With respect to the cause of action for money had and received, he reasoned:
“There was ample evidence at trial that would support a conclusion the Even St. Parties did receive money (royalty payments from BMI) belonging to another and that should, in equity and good conscience, be returned to the rightful recipient. At the same time, substantial evidence does support the trial court’s determination that Roberts Majoken—as distinguished from Roberts—was not the rightful recipient of at least some of the royalty payments: in 1992, Roberts Majoken was dissolved by the State of New York and Roberts transferred the royalty payment rights he in 1979 assigned to Roberts Majoken back to himself as an individual.”
“The problem for the Even St.
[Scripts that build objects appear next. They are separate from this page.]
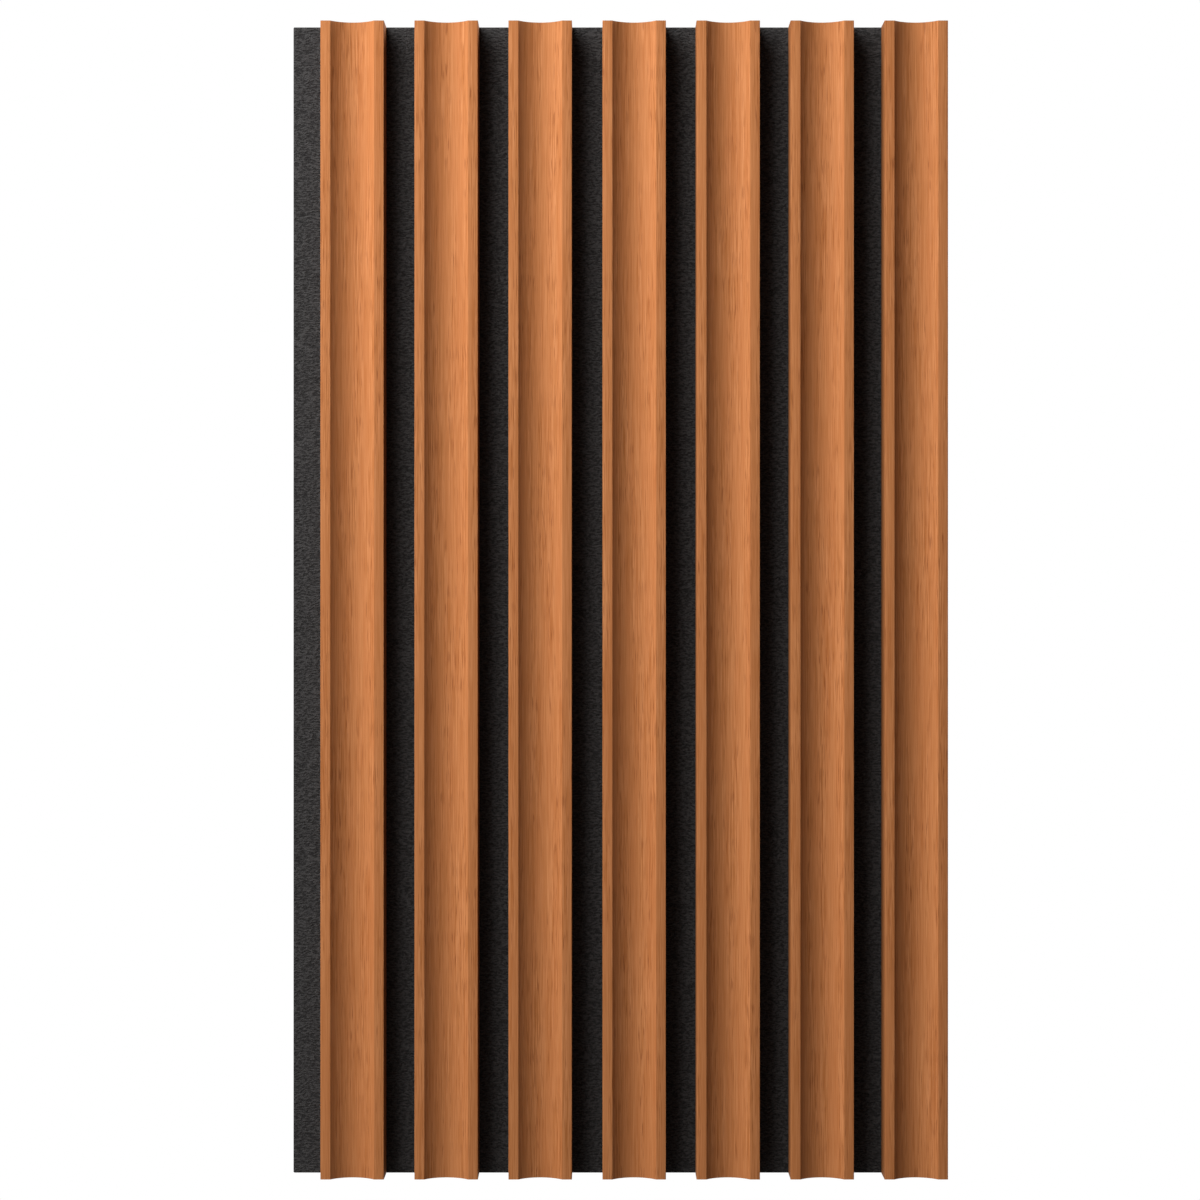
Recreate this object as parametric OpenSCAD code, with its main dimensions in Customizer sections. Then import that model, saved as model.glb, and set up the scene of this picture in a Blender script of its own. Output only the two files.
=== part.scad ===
// Acoustic slat wall panel: veneered slats with a hollow front, stapled to a sheet of felt.
// X runs across the slats, Z along them, and the slats face -Y, into the room.
// The origin is the middle of the felt's back face, which lies against the wall.

/* [Panel] */
// Length of the panel, along its slats
panel_l = 493; // [200:1:1200]
// Number of slats, side by side
slat_n = 7; // [1:1:15]
// Space between two slats, and the bare felt beside the first one
gap_w = 13; // [8:0.5:25]

/* [Felt backing] */
// Thickness of the felt sheet
felt_t = 9; // [7:0.5:12]

/* [Slats] */
// Width of a slat
slat_w = 27; // [20:0.5:45]
// Thickness of a slat, at its lands
slat_t = 12; // [9.5:0.5:20]
// Width of the flat land on each side of the hollow
land_w = 4.2; // [2.5:0.1:5]
// Depth of the hollow, below the lands
hollow_d = 3.8; // [2:0.1:4.6]
// Thickness of the veneer that wraps the front and both sides
veneer_t = 0.5; // [0.3:0.05:0.8]
// Radius of the core's front edges, under the veneer
core_edge_r = 0.2; // [0.1:0.05:0.5]

/* [Staples] */
// Number of staples along a slat
staple_n = 4; // [2:1:12]
// Distance from each end of the panel to the nearest staple
staple_end = 30; // [15:1:60]
// Width of a staple, over its legs
staple_w = 12.8; // [8:0.1:16]
// Length of a staple, from its crown to its points
staple_l = 14; // [12:0.5:16]
// Width of the staple wire, along the slat
wire_w = 0.95; // [0.7:0.05:1.3]
// Thickness of the staple wire, in the plane of the bends
wire_t = 0.65; // [0.5:0.05:0.9]
// Outer radius of the staple's two bends
bend_r = 1; // [0.95:0.05:1.5]
// Depth of the crown's back below the felt's back
crown_sink = 0.4; // [0.2:0.1:1]

/* [Hidden] */
$fn = 96;

felt_colour = "#3A3837";
core_colour = "#9C7B58";
veneer_colour = "#C58250";
steel_colour = "#B4B6B8";

// Every cut runs past the face it opens by this much
overrun = 1;

// The slats repeat at the pitch, each with its gap on the left, so panels butt in rhythm
pitch = slat_w + gap_w;
felt_w = slat_n * pitch;

// The hollow is one arc, which its chord between the lands and its depth fix
hollow_half_w = slat_w / 2 - land_w;
hollow_r = (hollow_half_w ^ 2 + hollow_d ^ 2) / (2 * hollow_d);
hollow_y = slat_t - hollow_d + hollow_r;

staple_pitch = (panel_l - 2 * staple_end) / (staple_n - 1);

// Middle of slat k, where 1 is the leftmost
function slat_x(k) = k * pitch - slat_w / 2 - felt_w / 2;

// Height of staple row i, where 0 is the lowest
function staple_z(i) = staple_end + i * staple_pitch - panel_l / 2;

// Outline of a slat that is drawn in from the wood's face by the inset. Its middle is at
// X = 0 and its face towards +Y. The back is left at back_y. The four front edges are
// small arcs, and the inner two meet both their land and the hollow without a corner.
module slat_outline(inset = 0, back_y = 0) {
    half_w = slat_w / 2 - inset;
    face_y = slat_t - inset;
    cut_r = hollow_r + inset;
    edge_r = core_edge_r + veneer_t - inset;
    edge_y = face_y - edge_r;
    outer_x = half_w - edge_r;
    rise = hollow_y - edge_y;
    inner_x = sqrt((cut_r + edge_r) ^ 2 - rise ^ 2);
    touch = [inner_x, edge_y] + [-inner_x, rise] * edge_r / (cut_r + edge_r);
    half = [[half_w, back_y], [half_w, edge_y], [outer_x, face_y], [inner_x, face_y], touch];
    last = len(half) - 1;
    difference() {
        union() {
            polygon(concat(half, [for (i = [last:-1:0]) [-half[i].x, half[i].y]]));
            for (x = [-outer_x, -inner_x, inner_x, outer_x])
                translate([x, edge_y]) circle(edge_r);
        }
        translate([0, hollow_y]) circle(cut_r);
    }
}

// Puts an outline at slat k, against the felt's front, and runs it the panel's length
module along_slat(k) {
    translate([slat_x(k), -felt_t, -panel_l / 2])
        mirror([0, 1, 0])
            linear_extrude(panel_l) children();
}

// Area under an arch with its top at Y = 0, straight sides and two round corners
module arch(width, corner_r, height) {
    corner_x = width / 2 - corner_r;
    translate([-width / 2, -height]) square([width, height - corner_r]);
    translate([-corner_x, -corner_r]) square([2 * corner_x, corner_r]);
    for (x = [-corner_x, corner_x])
        translate([x, -corner_r]) circle(corner_r);
}

// A staple seen along its wire's width: crown, two bends and two legs with chisel points
module staple_outline() {
    leg_x = staple_w / 2 - wire_t;
    difference() {
        arch(staple_w, bend_r, staple_l);
        translate([0, -wire_t]) arch(2 * leg_x, bend_r - wire_t, staple_l);
        for (side = [0, 1])
            mirror([side, 0])
                translate([leg_x, -staple_l])
                    polygon([[0, wire_t], [wire_t, 0], [wire_t, -overrun], [0, -overrun]]);
    }
}

// Runs an outline through the wire's width and sinks its top below the felt's back
module wire_wide() {
    translate([0, -crown_sink, wire_w / 2])
        mirror([0, 0, 1])
            linear_extrude(wire_w) children();
}

// Puts the children at each staple of slat k
module at_staples(k) {
    for (i = [0:staple_n - 1])
        translate([slat_x(k), 0, staple_z(i)]) children();
}

// Slot that a crown is pressed into, open at the felt's back
module crown_slot() {
    wire_wide()
        translate([-staple_w / 2, -wire_t])
            square([staple_w, wire_t + crown_sink + overrun]);
}

// Felt sheet, cut square on all edges, with the slots that the staples press into it
module felt_backing() {
    color(felt_colour)
        difference() {
            translate([-felt_w / 2, -felt_t, -panel_l / 2]) cube([felt_w, felt_t, panel_l]);
            for (k = [1:slat_n])
                at_staples(k) {
                    wire_wide() staple_outline();
                    crown_slot();
                }
        }
}

// Fibreboard core of slat k, with the holes of its staples' legs
module slat_core(k) {
    color(core_colour)
        difference() {
            along_slat(k) slat_outline(veneer_t);
            at_staples(k) wire_wide() staple_outline();
        }
}

// Veneer of slat k: one skin over the lands, the hollow and both sides
module slat_veneer(k) {
    color(veneer_colour)
        along_slat(k)
            difference() {
                slat_outline();
                slat_outline(veneer_t, -overrun);
            }
}

// All the staples, driven through the felt into the cores
module staples() {
    color(steel_colour)
        for (k = [1:slat_n])
            at_staples(k) wire_wide() staple_outline();
}

felt_backing();
for (k = [1:slat_n]) {
    slat_core(k);
    slat_veneer(k);
}
staples();
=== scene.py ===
"""Looks of an acoustic slat wall panel: veneered slats with hollow fronts on black needle felt.

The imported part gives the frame. X runs across the slats, Z along them, and the slats face -Y.
The veneers and the felt are modelled here, over the solids that they replace. The cores and the
staples keep their solids and get their finish here.
"""

from __future__ import annotations

import logging
import math
from collections.abc import Callable
from dataclasses import dataclass, field
from enum import Enum, IntEnum
from typing import Any

import bmesh
import bpy
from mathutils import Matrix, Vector

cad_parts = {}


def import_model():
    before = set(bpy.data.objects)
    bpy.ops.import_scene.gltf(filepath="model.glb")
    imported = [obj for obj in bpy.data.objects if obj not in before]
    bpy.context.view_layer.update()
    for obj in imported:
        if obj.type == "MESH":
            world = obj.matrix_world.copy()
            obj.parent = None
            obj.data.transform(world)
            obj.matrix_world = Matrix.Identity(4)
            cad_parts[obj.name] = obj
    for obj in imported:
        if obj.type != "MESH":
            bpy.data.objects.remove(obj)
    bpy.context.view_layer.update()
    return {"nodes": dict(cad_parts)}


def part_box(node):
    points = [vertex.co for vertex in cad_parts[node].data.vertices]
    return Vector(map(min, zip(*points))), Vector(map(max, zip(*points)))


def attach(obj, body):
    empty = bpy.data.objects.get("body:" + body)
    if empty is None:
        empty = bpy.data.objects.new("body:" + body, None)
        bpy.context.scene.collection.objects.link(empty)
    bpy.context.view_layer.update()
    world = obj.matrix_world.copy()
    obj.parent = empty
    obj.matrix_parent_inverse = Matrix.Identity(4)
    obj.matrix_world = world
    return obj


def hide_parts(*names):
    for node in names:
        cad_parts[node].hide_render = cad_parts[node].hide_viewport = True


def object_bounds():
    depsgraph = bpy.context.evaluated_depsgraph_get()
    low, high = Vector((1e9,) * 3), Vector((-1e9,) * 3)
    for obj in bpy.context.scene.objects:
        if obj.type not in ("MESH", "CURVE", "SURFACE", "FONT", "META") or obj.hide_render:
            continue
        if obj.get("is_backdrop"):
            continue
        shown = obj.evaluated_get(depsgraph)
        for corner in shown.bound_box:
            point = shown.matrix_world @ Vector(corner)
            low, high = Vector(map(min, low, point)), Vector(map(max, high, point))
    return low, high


LOG = logging.getLogger("slat_panel")

MM = 0.001
# Two places that are nearer than this are one place
NEAR = 0.01 * MM
# The corners of a CAD node's loose triangles meet more closely than this
WELD = 0.001 * MM
# Cuts are rounded to a micrometre, so that two that should be one are one
DIGITS = 6
# A face turned this much along an axis faces that way, and an edge this much runs that way
FACING = 0.9
STRAIGHT = 0.999
SLATS = range(1, 8)
ROOT = "root"
WHITE = (1.0, 1.0, 1.0, 1.0)


class Axis(IntEnum):
    """The panel's axes, as places in a vector."""

    X = 0
    Y = 1
    Z = 2


class Part(Enum):
    """What the editing operators select, with the bmesh list that holds it."""

    VERT = "verts"
    EDGE = "edges"
    FACE = "faces"


class Slot(Enum):
    """The record's material slots for the felt and the veneer."""

    FELT = "felt"
    VENEER = "veneer"


# Colour and nodes


def linear(hex_colour: str) -> tuple[float, float, float, float]:
    """Turns an sRGB hex colour into Blender's linear colour.

    Args:
        hex_colour: the colour as "#RRGGBB".

    Returns:
        The linear red, green and blue, and an alpha of 1.
    """
    channels = [int(hex_colour[i : i + 2], 16) / 255 for i in (1, 3, 5)]
    red, green, blue = (c / 12.92 if c <= 0.04045 else ((c + 0.055) / 1.055) ** 2.4 for c in channels)
    return red, green, blue, 1.0


def add_node(
    tree: bpy.types.NodeTree, kind: str, inputs: dict[str | int, Any] | None = None, **settings: Any
) -> bpy.types.Node:
    """Adds a shader node with its settings, and fills its inputs with values or links.

    Args:
        tree: the node tree that gets the node.
        kind: the node's type, without "ShaderNode" before it.
        inputs: a value, or an output socket to link from, for each input name or number.
        settings: the node's own attributes.

    Returns:
        The new node.
    """
    node = tree.nodes.new("ShaderNode" + kind)
    for name, value in settings.items():
        setattr(node, name, value)
    for name, value in (inputs or {}).items():
        if isinstance(value, bpy.types.NodeSocket):
            tree.links.new(value, node.inputs[name])
        else:
            node.inputs[name].default_value = value
    return node


@dataclass(frozen=True)
class Layer:
    """One layer of noise: its blots' size in millimetres along three axes, and the levels it spans."""

    size: tuple[float, float, float]
    low: float = 0.3
    high: float = 0.7
    detail: float = 2.0


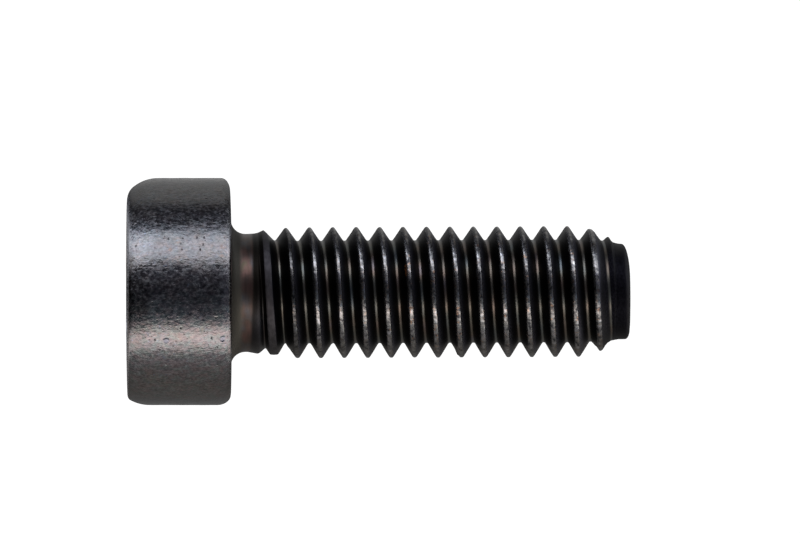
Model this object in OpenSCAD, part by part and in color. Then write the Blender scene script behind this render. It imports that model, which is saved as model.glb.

Parties, however, is Pope’s counterargument: the trial court erred by not permitting her—at the end of the bench trial on Roberts Majoken s cross-complaint and having foreshadowed the request before trial—to add Pope (as Roberts’s successor) as a plaintiff asserting the same money had and received claim. Such an amendment is authorized under Code of Civil Procedure section 473, subdivision (a) when in furtherance of justice, and whether to permit the amendment is committed to the trial court’s discretion.”
Mooney abused his discretion in not permitting the amendment, he declared.
The case is Pope v. Even St. Productions, B275199.
Attorneys on appeal were Jay M. Spillane for Pope and Roberts-Majoken; Joseph S. Klapach of Klapach & Klapach and Gregory Bodell of Kozberg & Bodell for Goldstein and Stone; and David N. Tarlow of Ervin Cohen & Jessup for Even St. Productions, Ltd. and Majoken, Inc.
In a July 25, 2016 unpublished opinion by Baker, Div. Five reversed a judgment in favor of BMI in an action brought by Roberts because the jury was not instructed that it was to treat as conclusively proved matters that BMI had admitted in responding to requests for admission.